# INSTRUCTION:
Restate all of the data exactly.

# DATA SEGMENT:
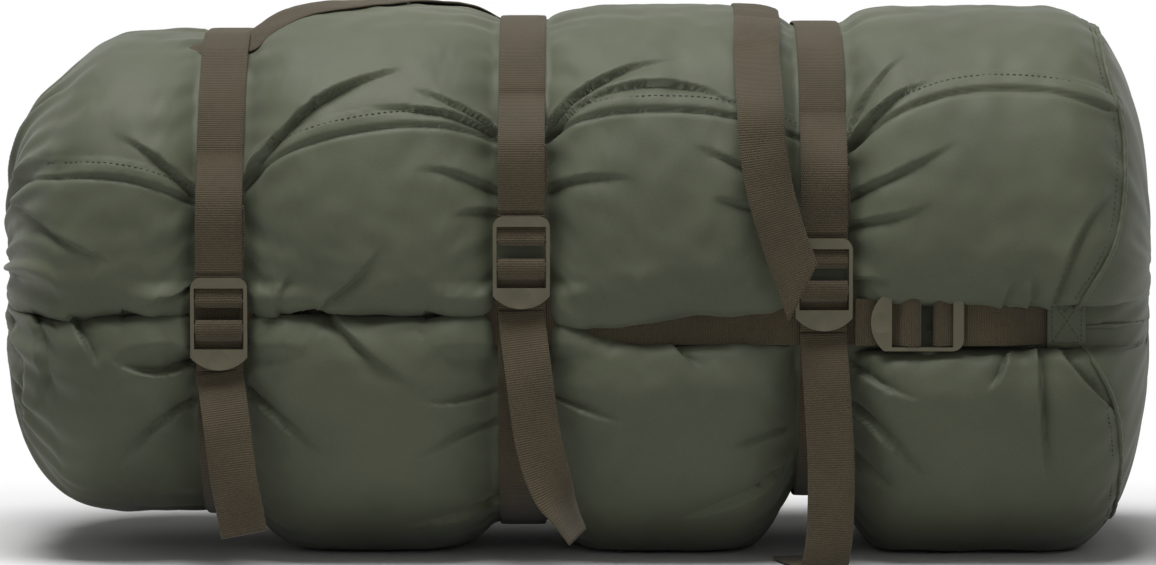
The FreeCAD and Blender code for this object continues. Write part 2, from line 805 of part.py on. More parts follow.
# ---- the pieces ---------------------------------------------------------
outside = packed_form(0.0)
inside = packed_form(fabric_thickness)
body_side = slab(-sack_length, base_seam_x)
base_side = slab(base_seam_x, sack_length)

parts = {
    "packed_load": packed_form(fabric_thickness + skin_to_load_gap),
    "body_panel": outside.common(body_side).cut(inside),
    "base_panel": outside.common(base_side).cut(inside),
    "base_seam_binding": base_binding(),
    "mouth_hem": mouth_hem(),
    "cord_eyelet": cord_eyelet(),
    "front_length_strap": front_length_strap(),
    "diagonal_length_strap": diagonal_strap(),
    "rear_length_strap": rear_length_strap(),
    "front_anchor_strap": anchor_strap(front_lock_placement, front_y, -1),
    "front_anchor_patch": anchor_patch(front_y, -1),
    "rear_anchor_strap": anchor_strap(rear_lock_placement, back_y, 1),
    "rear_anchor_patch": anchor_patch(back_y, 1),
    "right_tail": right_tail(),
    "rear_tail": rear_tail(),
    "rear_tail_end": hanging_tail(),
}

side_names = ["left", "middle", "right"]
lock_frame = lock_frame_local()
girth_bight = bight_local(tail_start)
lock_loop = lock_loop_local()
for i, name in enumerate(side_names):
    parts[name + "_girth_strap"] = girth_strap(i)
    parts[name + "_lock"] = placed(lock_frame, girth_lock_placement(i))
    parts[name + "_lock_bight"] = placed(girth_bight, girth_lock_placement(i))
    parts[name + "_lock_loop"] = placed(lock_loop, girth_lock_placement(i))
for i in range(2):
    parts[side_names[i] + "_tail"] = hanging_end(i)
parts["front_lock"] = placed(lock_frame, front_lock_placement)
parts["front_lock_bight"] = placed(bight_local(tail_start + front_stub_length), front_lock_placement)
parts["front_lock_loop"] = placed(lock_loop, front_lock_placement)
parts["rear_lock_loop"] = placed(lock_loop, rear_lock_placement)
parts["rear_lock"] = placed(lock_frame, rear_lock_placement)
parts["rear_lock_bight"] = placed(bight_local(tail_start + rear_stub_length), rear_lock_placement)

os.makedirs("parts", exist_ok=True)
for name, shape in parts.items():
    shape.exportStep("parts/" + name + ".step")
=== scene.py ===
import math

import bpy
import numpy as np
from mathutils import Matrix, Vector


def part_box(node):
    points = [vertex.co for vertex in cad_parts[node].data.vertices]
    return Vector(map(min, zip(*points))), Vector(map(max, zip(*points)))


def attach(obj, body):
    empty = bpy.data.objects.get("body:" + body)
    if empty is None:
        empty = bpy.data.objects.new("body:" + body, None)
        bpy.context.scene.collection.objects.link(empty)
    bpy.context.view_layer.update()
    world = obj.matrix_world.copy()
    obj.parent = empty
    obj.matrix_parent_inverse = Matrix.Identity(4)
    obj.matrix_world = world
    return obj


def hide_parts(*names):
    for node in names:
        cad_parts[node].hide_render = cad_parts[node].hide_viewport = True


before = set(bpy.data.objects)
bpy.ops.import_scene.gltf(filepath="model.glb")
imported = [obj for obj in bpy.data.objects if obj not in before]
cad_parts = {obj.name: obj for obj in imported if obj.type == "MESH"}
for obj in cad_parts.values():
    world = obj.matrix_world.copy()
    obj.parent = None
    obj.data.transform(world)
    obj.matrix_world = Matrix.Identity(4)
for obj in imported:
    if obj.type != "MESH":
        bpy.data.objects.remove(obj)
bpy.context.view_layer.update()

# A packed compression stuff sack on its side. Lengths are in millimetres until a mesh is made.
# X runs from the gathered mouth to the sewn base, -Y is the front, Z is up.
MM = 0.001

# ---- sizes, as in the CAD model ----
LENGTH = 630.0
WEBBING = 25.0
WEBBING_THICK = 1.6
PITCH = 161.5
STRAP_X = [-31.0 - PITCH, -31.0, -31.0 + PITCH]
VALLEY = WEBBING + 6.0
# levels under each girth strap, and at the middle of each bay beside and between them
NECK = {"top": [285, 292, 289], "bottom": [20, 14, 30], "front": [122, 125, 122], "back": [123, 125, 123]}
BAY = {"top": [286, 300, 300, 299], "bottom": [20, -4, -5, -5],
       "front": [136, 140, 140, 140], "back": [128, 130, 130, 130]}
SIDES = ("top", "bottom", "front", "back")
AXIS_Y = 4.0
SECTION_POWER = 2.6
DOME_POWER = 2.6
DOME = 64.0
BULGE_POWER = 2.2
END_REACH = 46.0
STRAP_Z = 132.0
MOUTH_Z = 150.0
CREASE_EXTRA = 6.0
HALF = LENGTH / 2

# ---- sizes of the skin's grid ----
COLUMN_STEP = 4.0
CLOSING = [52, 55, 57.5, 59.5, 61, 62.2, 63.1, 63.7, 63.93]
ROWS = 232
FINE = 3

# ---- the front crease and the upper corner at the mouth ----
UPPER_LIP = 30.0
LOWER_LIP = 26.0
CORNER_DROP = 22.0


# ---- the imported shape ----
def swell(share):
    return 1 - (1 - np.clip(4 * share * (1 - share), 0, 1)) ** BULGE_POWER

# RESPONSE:
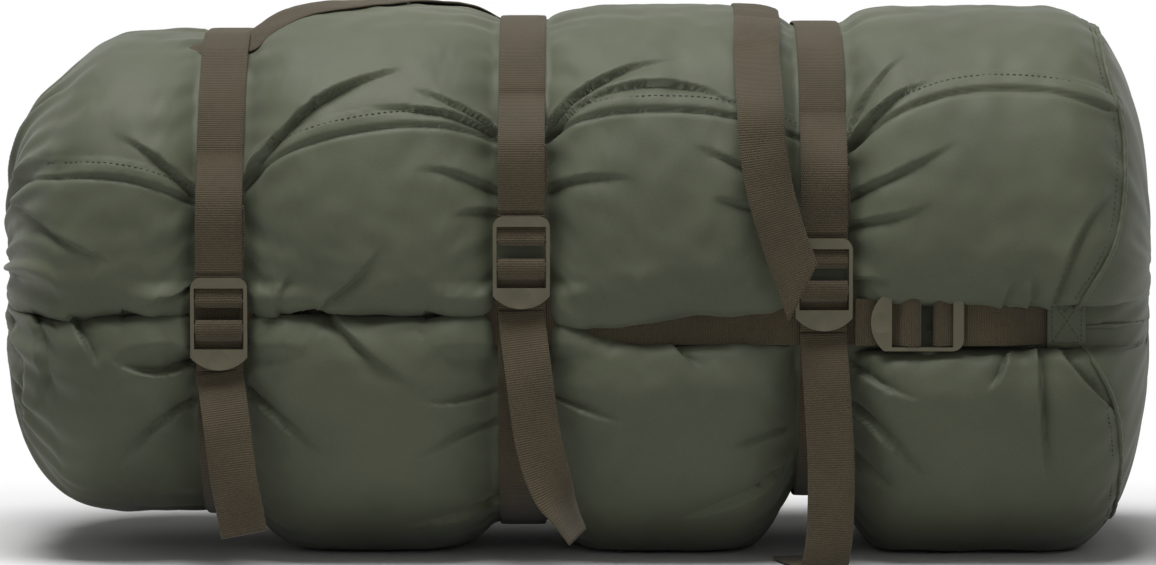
The FreeCAD and Blender code for this object continues. Write part 2, from line 805 of part.py on. More parts follow.
# ---- the pieces ---------------------------------------------------------
outside = packed_form(0.0)
inside = packed_form(fabric_thickness)
body_side = slab(-sack_length, base_seam_x)
base_side = slab(base_seam_x, sack_length)

parts = {
    "packed_load": packed_form(fabric_thickness + skin_to_load_gap),
    "body_panel": outside.common(body_side).cut(inside),
    "base_panel": outside.common(base_side).cut(inside),
    "base_seam_binding": base_binding(),
    "mouth_hem": mouth_hem(),
    "cord_eyelet": cord_eyelet(),
    "front_length_strap": front_length_strap(),
    "diagonal_length_strap": diagonal_strap(),
    "rear_length_strap": rear_length_strap(),
    "front_anchor_strap": anchor_strap(front_lock_placement, front_y, -1),
    "front_anchor_patch": anchor_patch(front_y, -1),
    "rear_anchor_strap": anchor_strap(rear_lock_placement, back_y, 1),
    "rear_anchor_patch": anchor_patch(back_y, 1),
    "right_tail": right_tail(),
    "rear_tail": rear_tail(),
    "rear_tail_end": hanging_tail(),
}

side_names = ["left", "middle", "right"]
lock_frame = lock_frame_local()
girth_bight = bight_local(tail_start)
lock_loop = lock_loop_local()
for i, name in enumerate(side_names):
    parts[name + "_girth_strap"] = girth_strap(i)
    parts[name + "_lock"] = placed(lock_frame, girth_lock_placement(i))
    parts[name + "_lock_bight"] = placed(girth_bight, girth_lock_placement(i))
    parts[name + "_lock_loop"] = placed(lock_loop, girth_lock_placement(i))
for i in range(2):
    parts[side_names[i] + "_tail"] = hanging_end(i)
parts["front_lock"] = placed(lock_frame, front_lock_placement)
parts["front_lock_bight"] = placed(bight_local(tail_start + front_stub_length), front_lock_placement)
parts["front_lock_loop"] = placed(lock_loop, front_lock_placement)
parts["rear_lock_loop"] = placed(lock_loop, rear_lock_placement)
parts["rear_lock"] = placed(lock_frame, rear_lock_placement)
parts["rear_lock_bight"] = placed(bight_local(tail_start + rear_stub_length), rear_lock_placement)

os.makedirs("parts", exist_ok=True)
for name, shape in parts.items():
    shape.exportStep("parts/" + name + ".step")
=== scene.py ===
import math

import bpy
import numpy as np
from mathutils import Matrix, Vector


def part_box(node):
    points = [vertex.co for vertex in cad_parts[node].data.vertices]
    return Vector(map(min, zip(*points))), Vector(map(max, zip(*points)))


def attach(obj, body):
    empty = bpy.data.objects.get("body:" + body)
    if empty is None:
        empty = bpy.data.objects.new("body:" + body, None)
        bpy.context.scene.collection.objects.link(empty)
    bpy.context.view_layer.update()
    world = obj.matrix_world.copy()
    obj.parent = empty
    obj.matrix_parent_inverse = Matrix.Identity(4)
    obj.matrix_world = world
    return obj


def hide_parts(*names):
    for node in names:
        cad_parts[node].hide_render = cad_parts[node].hide_viewport = True


before = set(bpy.data.objects)
bpy.ops.import_scene.gltf(filepath="model.glb")
imported = [obj for obj in bpy.data.objects if obj not in before]
cad_parts = {obj.name: obj for obj in imported if obj.type == "MESH"}
for obj in cad_parts.values():
    world = obj.matrix_world.copy()
    obj.parent = None
    obj.data.transform(world)
    obj.matrix_world = Matrix.Identity(4)
for obj in imported:
    if obj.type != "MESH":
        bpy.data.objects.remove(obj)
bpy.context.view_layer.update()

# A packed compression stuff sack on its side. Lengths are in millimetres until a mesh is made.
# X runs from the gathered mouth to the sewn base, -Y is the front, Z is up.
MM = 0.001

# ---- sizes, as in the CAD model ----
LENGTH = 630.0
WEBBING = 25.0
WEBBING_THICK = 1.6
PITCH = 161.5
STRAP_X = [-31.0 - PITCH, -31.0, -31.0 + PITCH]
VALLEY = WEBBING + 6.0
# levels under each girth strap, and at the middle of each bay beside and between them
NECK = {"top": [285, 292, 289], "bottom": [20, 14, 30], "front": [122, 125, 122], "back": [123, 125, 123]}
BAY = {"top": [286, 300, 300, 299], "bottom": [20, -4, -5, -5],
       "front": [136, 140, 140, 140], "back": [128, 130, 130, 130]}
SIDES = ("top", "bottom", "front", "back")
AXIS_Y = 4.0
SECTION_POWER = 2.6
DOME_POWER = 2.6
DOME = 64.0
BULGE_POWER = 2.2
END_REACH = 46.0
STRAP_Z = 132.0
MOUTH_Z = 150.0
CREASE_EXTRA = 6.0
HALF = LENGTH / 2

# ---- sizes of the skin's grid ----
COLUMN_STEP = 4.0
CLOSING = [52, 55, 57.5, 59.5, 61, 62.2, 63.1, 63.7, 63.93]
ROWS = 232
FINE = 3

# ---- the front crease and the upper corner at the mouth ----
UPPER_LIP = 30.0
LOWER_LIP = 26.0
CORNER_DROP = 22.0


# ---- the imported shape ----
def swell(share):
    return 1 - (1 - np.clip(4 * share * (1 - share), 0, 1)) ** BULGE_POWER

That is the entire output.